Another town, Gainsboro, was platted on this site in 1815, but it did not prosper. Kings Mills was established in 1884 as a company town for the King Powder Company, and the Peters Cartridge Company which ceased operations in 1944.
The town is in the Mason telephone exchange and is served by the Kings Mills/Kings Island post office. It is in the Kings Local School District.
The Little Miami Scenic Trail, which runs from Milford to Spring Valley, passes by the community on the eastern shore of the Little Miami River in the former Little Miami Railroad right-of-way.
Kings Island amusement park and Great Wolf Lodge indoor water park are immediately south of the community in Mason. Kings Mills was formerly the home of the College Football Hall of Fame, which moved to South Bend, Indiana in 1995.
It was also the birthplace of Leelah Alcorn, who was a trans woman before committing suicide by vehicular impact as a result of her parents' Christian beliefs in refusal to consider their son as a daughter.

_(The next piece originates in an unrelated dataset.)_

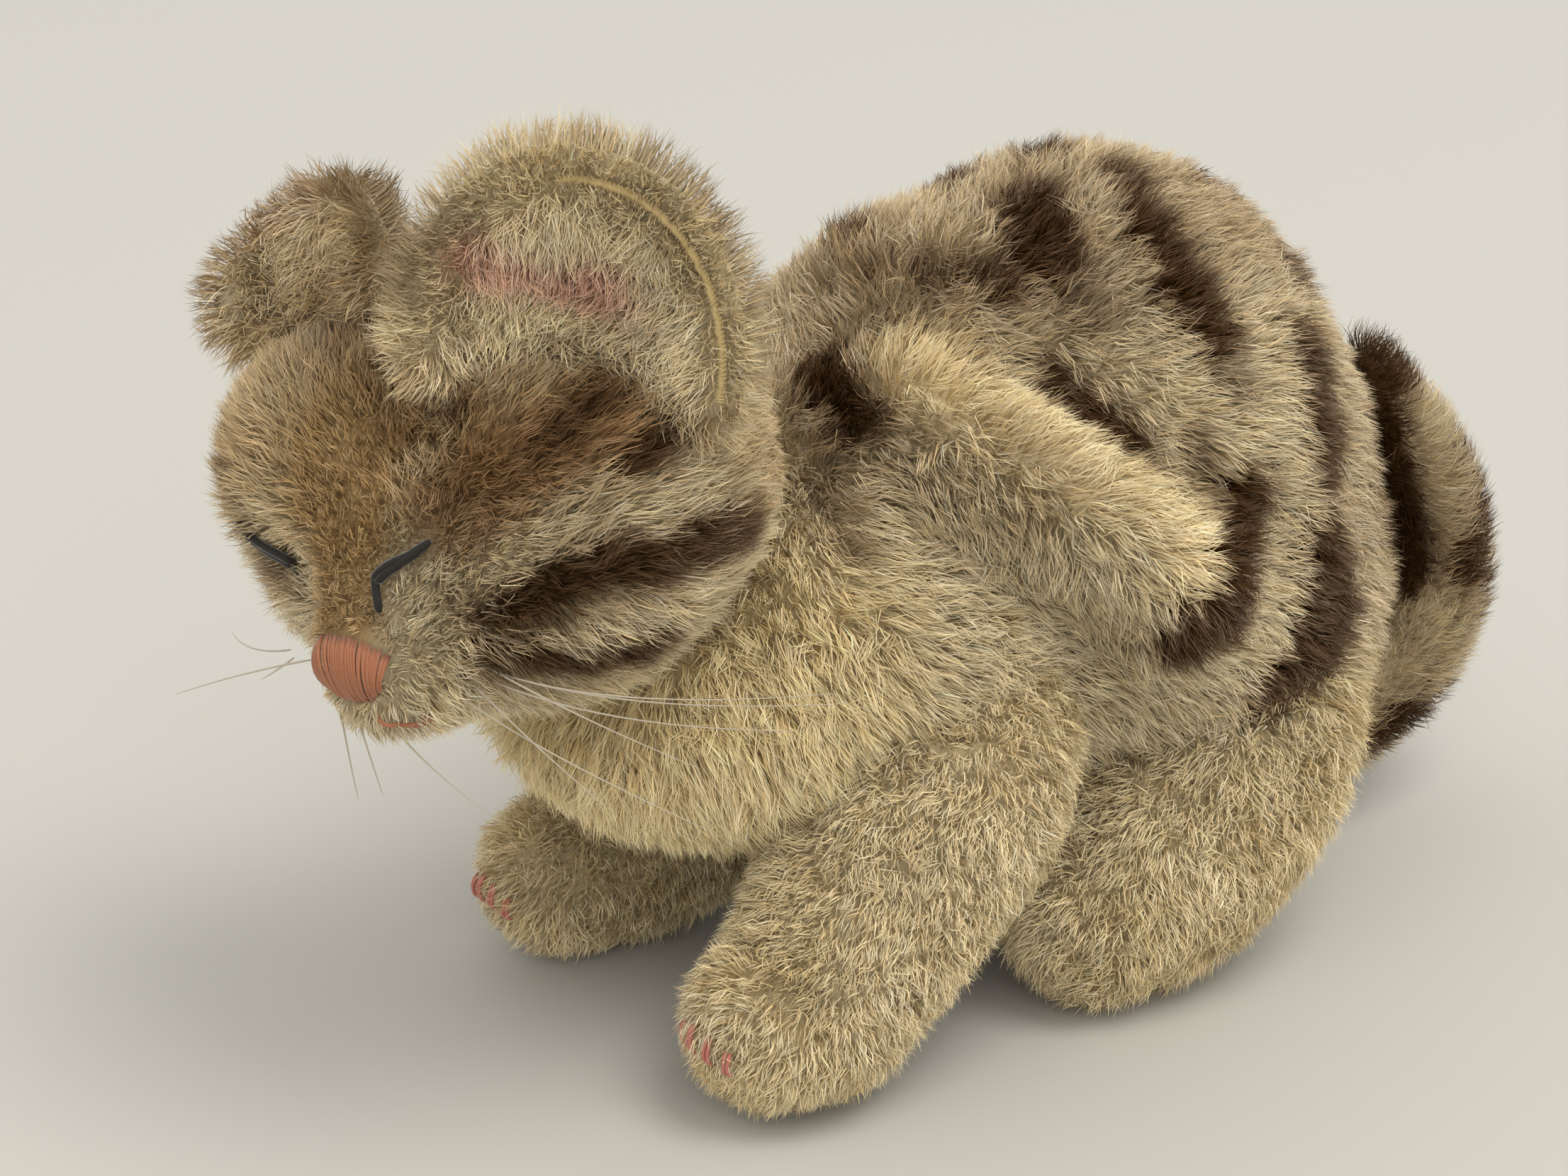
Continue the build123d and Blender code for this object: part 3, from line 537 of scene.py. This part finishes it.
pile_material, _ = attribute_material("mohair_pile", 0.38, 0.0, (0.62, 0.5, 0.33), 0.6)
cloth_material, cloth_shader = attribute_material("mohair_backing", 0.85, 0.2, (0.4, 0.32, 0.2), 0.2)
tree = cloth_material.node_tree
weave = tree.nodes.new("ShaderNodeTexWave")
weave.inputs["Scale"].default_value = 700
weave.inputs["Distortion"].default_value = 1.5
coords = tree.nodes.new("ShaderNodeTexCoord")
bump = tree.nodes.new("ShaderNodeBump")
bump.inputs["Strength"].default_value = 0.5
bump.inputs["Distance"].default_value = 0.0002
tree.links.new(coords.outputs["Object"], weave.inputs["Vector"])
tree.links.new(weave.outputs["Fac"], bump.inputs["Height"])
tree.links.new(bump.outputs["Normal"], cloth_shader.inputs["Normal"])


def thread_material(name, colour, rough=0.5):
    material, shader = principled(name, rough, 0.3, 0.4)
    shader.inputs["Base Color"].default_value = (*colour, 1)
    return material


pink_floss = thread_material("pink_floss", (0.33, 0.125, 0.062), 0.5)
claw_floss = thread_material("claw_floss", (0.50, 0.17, 0.13), 0.5)
black_thread = thread_material("black_thread", (0.010, 0.010, 0.011), 0.75)
seam_thread = thread_material("seam_thread", (0.55, 0.42, 0.20), 0.6)
filament = thread_material("whisker_filament", (0.46, 0.40, 0.30), 0.3)


# ---------------------------------------------------------------- meshes
def mesh_object(name, points, faces, material):
    mesh = bpy.data.meshes.new(name)
    mesh.from_pydata(metres(points).tolist(), [], faces)
    mesh.update()
    mesh.materials.append(material)
    mesh.polygons.foreach_set("use_smooth", np.ones(len(mesh.polygons), bool))
    obj = bpy.data.objects.new(name, mesh)
    scene.collection.objects.link(obj)
    return obj


def paint(mesh, colours):
    layer = mesh.attributes.new("pile", "FLOAT_COLOR", "POINT")
    data = np.ones((len(colours), 4), np.float32)
    data[:, :3] = colours
    layer.data.foreach_set("color", data.ravel())


def fast_mesh(name, points, quads, tris, material, colours, uvs):
    """Mesh of strands from arrays."""
    mesh = bpy.data.meshes.new(name)
    mesh.vertices.add(len(points))
    mesh.vertices.foreach_set("co", metres(points).astype(np.float32).ravel())
    corner = np.concatenate([quads.ravel(), tris.ravel()]).astype(np.int32)
    mesh.loops.add(len(corner))
    mesh.loops.foreach_set("vertex_index", corner)
    starts = np.concatenate([np.arange(len(quads)) * 4, len(quads) * 4 + np.arange(len(tris)) * 3])
    mesh.polygons.add(len(starts))
    mesh.polygons.foreach_set("loop_start", starts.astype(np.int32))
    mesh.polygons.foreach_set("use_smooth", np.ones(len(starts), bool))
    uv = mesh.uv_layers.new(name="OFBake")
    uv.data.foreach_set("uv", uvs[corner].astype(np.float32).ravel())
    mesh.update(calc_edges=True)
    mesh.materials.append(material)
    paint(mesh, colours)
    obj = bpy.data.objects.new(name, mesh)
    scene.collection.objects.link(obj)
    return obj


def skin_piece(name, skin, body, nodes, colour_of, shrink=0.4, shade=0.75):
    obj = mesh_object(name, skin.points - skin.normals * shrink, skin.faces, cloth_material)
    # painted shade: the backing cloth under the pile is drawn at the shade factor (0.75) of the pile colour
    paint(obj.data, colour_of(skin.points + skin.normals * 2.5) * shade)
    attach(obj, body)
    if nodes:
        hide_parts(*nodes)
    return obj


DENSITY = 9.0     # strands on a square millimetre
MOST = 64000           # strands in one piece
PRINT_REACH = 2.5      # height over the cloth at which a strand takes the colour of the stripes


def pile(name, skin, body, colour_of, length_of, comb, lean=0.75, width=0.115, density=1.0,
         hidden_in=(), keep=None, clump=0.5, fuzz=0.35, lock=10, dark_tip=None):
    """Strands standing on a skin: flat ribbons of two steps that taper to a point."""
    want = int(skin.area.sum() * DENSITY * density)
    pick = RNG.choice(len(skin.area), want, p=skin.area / skin.area.sum())
    u, v = RNG.random(want), RNG.random(want)
    flip = u + v > 1
    u[flip], v[flip] = 1 - u[flip], 1 - v[flip]
    tri = skin.tris[pick]
    w = np.stack([1 - u - v, u, v], 1)[:, :, None]
    root = (skin.points[tri] * w).sum(1)
    normal = unit((skin.normals[tri] * w).sum(1))
    ok = root[:, 2] > 0.4
    if keep is not None:
        ok &= keep(root)
    root, normal = root[ok], normal[ok]
    for other, margin in hidden_in:
        ok = ~other.inside(root, margin)
        root, normal = root[ok], normal[ok]
    count = len(root)
    length = length_of(root) * RNG.uniform(0.7, 1.15, count)
    flow = comb(root) + 1.1 * np.stack([noise(root, 6, k) - 0.5 for k in (31, 32, 33)], 1)
    flow = flow + RNG.normal(0, fuzz, (count, 3))
    flow = unit(flow - (flow * normal).sum(1)[:, None] * normal)
    tilt = lean * RNG.uniform(0.5, 1.3, count) * (0.65 + 0.7 * noise(root, 3.5, 34))
    d0 = unit(normal * np.cos(tilt * 0.6)[:, None] + flow * np.sin(tilt * 0.6)[:, None])
    d1 = unit(normal * np.cos(tilt * 1.35)[:, None] + flow * np.sin(tilt * 1.35)[:, None])
    mid = root + d0 * (length * 0.5)[:, None]
    tip = mid + d1 * (length * 0.5)[:, None]
    # locks: strands draw towards the tip of a nearby leading strand
    lead = RNG.choice(count, max(count // lock, 1), replace=False)
    nearest = kdtree.KDTree(len(lead))
    for i, k in enumerate(lead):
        nearest.insert(root[k], i)
    nearest.balance()
    owner = np.fromiter((lead[nearest.find(p)[1]] for p in root), int, count)
    pull = clump * RNG.uniform(0.3, 1.3, count)
    mid = mid + (mid[owner] - mid) * (0.3 * pull)[:, None]
    tip = tip + (tip[owner] - tip) * pull[:, None]
    mid = mid + RNG.normal(0, 0.06, (count, 3)) * length[:, None]
    tip[:, 2] = np.maximum(tip[:, 2], 0.15 + 0.5 * RNG.random(count))
    mid[:, 2] = np.maximum(mid[:, 2], 0.15 + 0.3 * RNG.random(count))
    run = unit(tip - root)
    side = unit(np.cross(run, normal) + 0.25 * RNG.normal(0, 1, (count, 3)))
    roll = RNG.normal(0, 0.6, count)
    up = np.cross(side, run)
    side = unit(side * np.cos(roll)[:, None] + up * np.sin(roll)[:, None])
    half = width * 0.5 * RNG.uniform(0.75, 1.45, count)[:, None]
    base = root - normal * 0.5
    points = np.stack([base - side * half, base + side * half, mid + side * half * 0.85,
                       mid - side * half * 0.85, tip], 1)
    colour = colour_of(root + normal * PRINT_REACH + RNG.normal(0, 0.4, (count, 3)))
    warm = RNG.normal(0, 0.045, count)
    tint = RNG.normal(1.0, 0.11, (count, 1)) * (0.88 + 0.24 * noise(root, 1.6, 36))[:, None]
    # painted highlights: one strand in twenty is drawn 1.3 times brighter, as glints on single fibres
    tint[RNG.random(count) < 0.05] *= 1.3
    colour = np.clip(colour * tint * np.stack([1 + warm, np.ones(count), 1 - warm * 1.6], 1), 0.004, 0.95)
    # painted highlight: each strand's tip is drawn 1.15 times brighter than the strand
    tip_colour = np.minimum(colour * 1.15 + 0.015, 0.97)
    if dark_tip is not None:
        tip_colour = mix(tip_colour, BROWN * 1.3, dark_tip(root))
        colour = mix(colour, BROWN * 2.5, 0.45 * dark_tip(root))
    # painted shade: the root half of each strand is drawn at 0.8 of its colour
    shade = np.stack([colour * 0.8, colour * 0.8, colour, colour, tip_colour], 1)
    # flat map of the strands for the texture, by where they stand
    low, high = skin.points.min(0), skin.points.max(0)
    flat = (root - low) / (high - low)
    uv = np.repeat((flat[:, 1:] * 0.98 + 0.01)[:, None, :], 5, axis=1)
    uv[:, :, 0] += np.array([-1, 1, 1, -1, 0]) * 0.0012
    uv[:, :, 1] += np.array([-1, -1, 0.3, 0.3, 1]) * 0.0015
    order = np.argsort(root[:, 1], kind="stable")
    share = math.ceil(count / MOST)
    for i, part in enumerate(np.array_split(order, share)):
        first = np.arange(len(part))[:, None] * 5
        label = name if share == 1 else f"{name}_{i + 1}"
        obj = fast_mesh(label, points[part].reshape(-1, 3), first + np.array([0, 1, 2, 3]),
                        first + np.array([3, 2, 4]), pile_material, shade[part].reshape(-1, 3),
                        uv[part].reshape(-1, 2))
        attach(obj, body)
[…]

At age 14, she came out as trans, in which her parents went against it from accepting her gender identity, and at age 16, she was sent to a Christian-based conversion therapy with the intention of convincing her to reject her gender identity and accept her gender as assigned at birth. And in her suicide note, Alcorn cited loneliness and alienation as key reasons for her decision to end her life and blamed her parents for causing these feelings, which led to her committing suicide on the Interstate 71 in Lebanon, Ohio.